Rural residents were again angered by the relaxing of restrictions and protested the decision. Prominent farmers complained that the ban was relaxed after consulting with businessmen but without consulting any farmers on the Island. In response, a plebiscite was held across the Island in June 1913, in which each school district voted whether to relax the restrictions as proposed by the government, or to reinstate the full ban. Contemporary reports estimate that over 90% of respondents supported reinstating the ban, although the provincial government suppressed the official results.

The mixed results of the plebiscite led to a situation where automobiles were allowed to operate in some communities but were banned from others. Automobile owners could drive through one community but then have to hire a team of horses to tow their car through the next district. A well known fox magnate, Frank Tuplin (1867–1949), owned a car in Summerside, which banned automobiles. He would load the car onto the railway to bring it to Charlottetown to drive around for the day, before bringing it back to his home again by rail.

=== Ban rescinded again ===
By 1916, several factors led to changing opinions on automobiles on the Island. The economy continued to improve, and mass production drove down the cost of automobiles to within reach of average Islanders. Mobilization during World War I strengthened the case for automobile use, and more frequent exposure to automobiles lessened fears of injury to horses. The provincial government allowed the ban to be relaxed in individual districts, if 75% of the district's residents petitioned in support of lifting the ban.

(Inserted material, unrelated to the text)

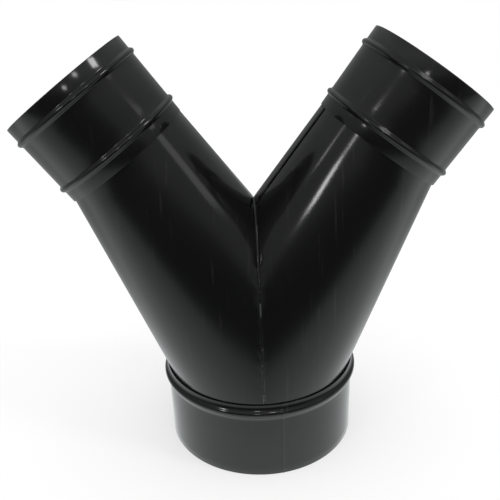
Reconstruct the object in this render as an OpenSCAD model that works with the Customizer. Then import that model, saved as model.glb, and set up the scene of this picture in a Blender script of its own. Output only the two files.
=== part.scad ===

As more and more districts reversed the ban in this way, more roads became available to Island motorists. In 1917, the Conservative government of John Alexander Mathieson proposed a bill to rescind the automobile ban throughout the province. The vote on the bill was a tie, 14 in favour and 14 opposed, including several of Mathieson's Conservatives voting against his proposal. The tie was broken by Speaker John S. Martin in favour of rescinding the ban. The ban was formally lifted in 1919.

During the final years of the ban and for a few years afterwards, newspapers reported incidents of farmers blockading roads to prevent passage of automobiles.